「明治大正期の理数授業についての講演会」報告
「明治大正期の理数授業についての講演会」の報告です。
直前のご案内にも関わらず、参加総数14人、京都や広島からも来て下さり、また、兵庫教育大学の大学院生も6人参加して下さいました。とても注目度の高い講演でした。
新潟大学名誉教授小林昭三先生に、「明治大正期の理数授業について」ご講演いただきました。小林先生は明治期の高等小学校の生徒の理科筆記帳を研究しておられます。高等小学校は,時代によって変わりますが、尋常小学校4年卒業後、または6年終了後に入学するもので、2年から4年学んでいたようです。今の中学2年生くらいまでの学校です。
「明治理数授業筆記の網羅的探索とその真相・価値を解明して現代的に甦らせる包括的研究」では、全国35都道府県を調査して来られたということで、かなりの数の「理科筆記」つまり生徒の自筆ノートを調査しておられます。
「明治大正期の理数授業筆記や教案で探る能動学習法の源流・価値とその現代的再構成」
日本では、明治初期、イギリスのロスコウの教科書を翻訳したものが多く使われていました。18世紀末、イギリスの化学学会長アームストロングがロシアのメンデレエフの周期表を高く評価し、王認会館(Royal Institution)におけるファラデー講演に招聘したということです。周期律表により理論的に推測される性質を持つ元素を、実験を工夫して探した結果、予想通りの性質をもつ元素が発見され、その威力は,当時の科学界から大きな反響があったということです。ロスコウは、メンデレフの理論を活用し、多くの成果を挙げた化学者です。明治時代の初め、この時代の実験の有用性を身をもって体験した当代一流の学者のもとに行き、その著書を教科書として日本の小学校教育で使っていたということは、実に驚くべきことです。
明治19年、文部大臣森有礼が教育制度の一大改革を実施、小学校令で、「理科」が新設され、教科書検定制度が始まりました。それまでの「科学教育」から大きく路線変更したと言えます。小林先生の当時の生徒のノートを調べる研究から、この小学校令以後も、検定教科書を使わない授業が根強く行われていたことがわかったということです。ノートの内容を見れば、どの教科書を使用したか、わかるのです。
翌日、兵庫教育大学図書館内にある、教材文化資料館に行きました。そこには明治時代の高等小学校の生徒が残した理科のノートが4年間分残されていました。これは、学校名、年次などがわかる、第一級の資料でした。この生徒がどのような授業を受けたか、全容がわかるのです。

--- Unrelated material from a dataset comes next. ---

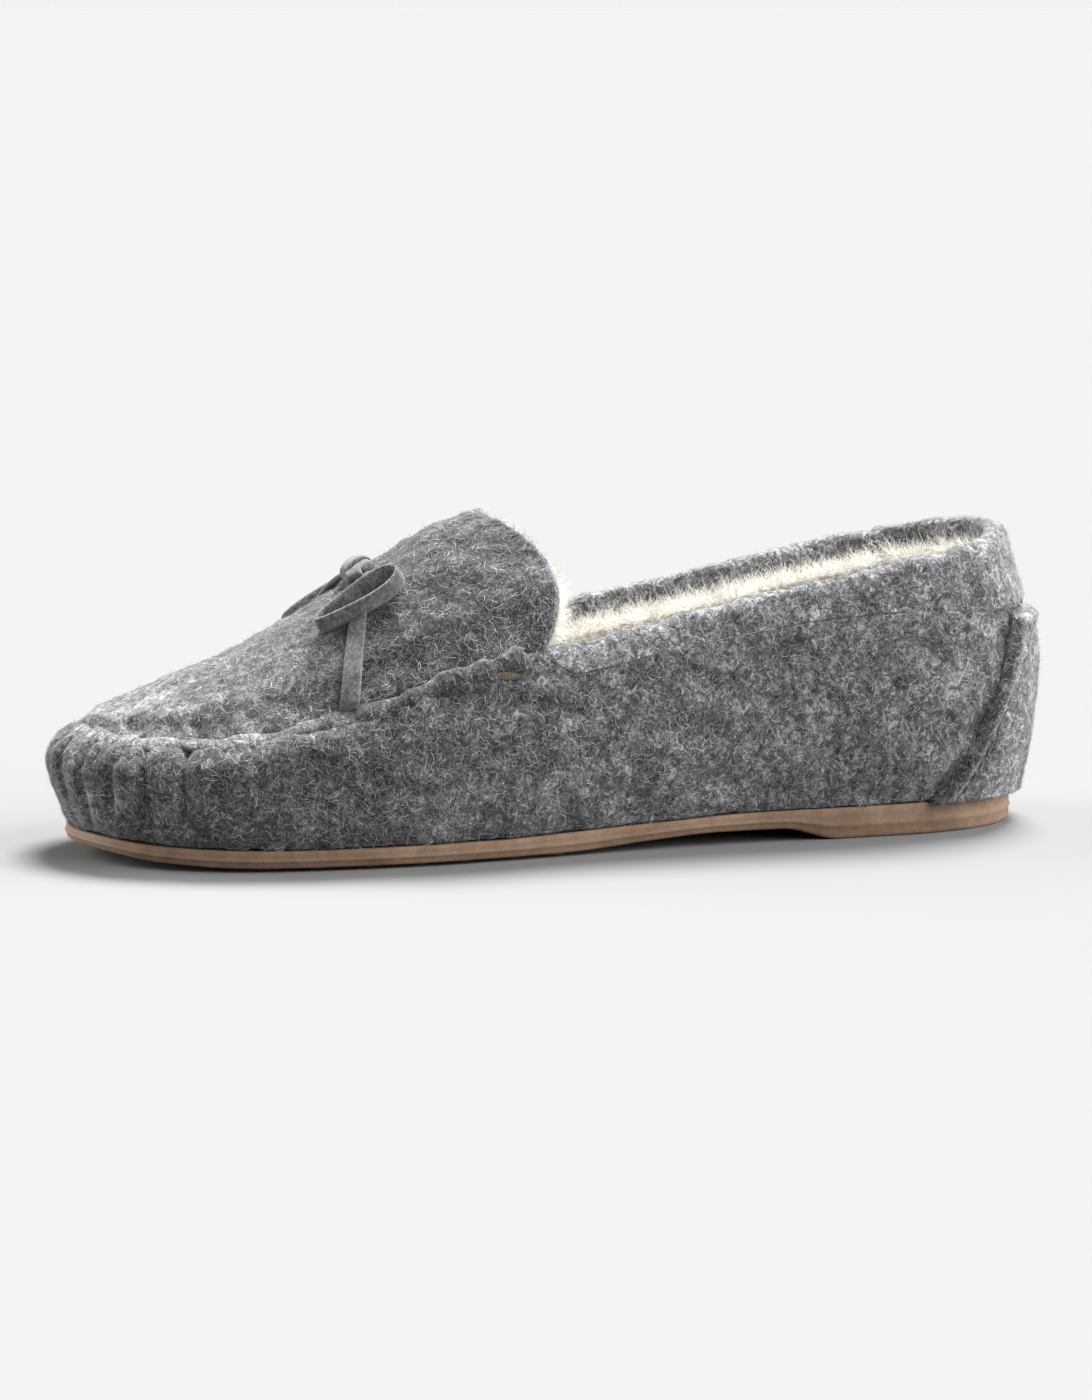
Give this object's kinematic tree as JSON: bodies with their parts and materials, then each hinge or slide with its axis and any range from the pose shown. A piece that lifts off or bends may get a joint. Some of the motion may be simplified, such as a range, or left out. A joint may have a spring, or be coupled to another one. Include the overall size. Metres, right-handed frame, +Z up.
{
  "type": "house slipper",
  "caption": "Left-foot moccasin house slipper in heathered wool felt with a fur lining, a suede lace bow, a heel patch and a studded rubber outsole.",
  "frame": {"origin": "on the ground, under the middle of the slipper's bounding box", "axes": "+Z up, +Y from toe to heel, +X towards the outer (lateral) side of the left foot"},
  "size_m": [0.0856, 0.257, 0.083],
  "materials": {
    "rubber": "matte, fine grain",
    "felt": "short-napped heathered wool felt",
    "fur": "deep pile",
    "suede": "napped suede",
    "sewing": "twisted thread",
    "board": "pressed fibre board",
    "foam": "open-cell foam",
    "stiffener": "resin-stiffened cloth"
  },
  "bodies": {
    "root": {"outsole": "rubber", "bottom_filler": "foam", "insole_board": "board", "footbed_foam": "foam", "footbed_fur_sock": "fur", "moccasin_wall": "felt", "apron_plug": "felt", "collar_band": "felt", "heel_patch": "felt", "heel_counter": "stiffener", "toe_wall_lining": "fur", "quarter_lining_lateral": "fur", "quarter_lining_medial": "fur", "apron_lining": "fur", "apron_seam_thread": "sewing", "collar_thread": "sewing", "heel_patch_thread": "sewing", "throat_tack_lateral": "sewing", "throat_tack_medial": "sewing", "lace_knot": "suede", "lace_loop_lateral": "suede", "lace_loop_medial": "suede", "lace_tail_lateral": "suede", "lace_tail_medial": "suede"}
  },
  "joints": []
}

それにしても、この毛筆で書かれた和綴じの「理科筆記」(ノート)の美しいこと、毛筆で書いたとは思えない精緻な図にも驚きました。
空き家対策特別措置法が施行されると、古い屋敷や蔵に所蔵されている文書が家ごと廃棄される可能性があります。貴重な歴史資料を保護し活用することが、急務ではないかと、今回の講演を通じて強く思いました。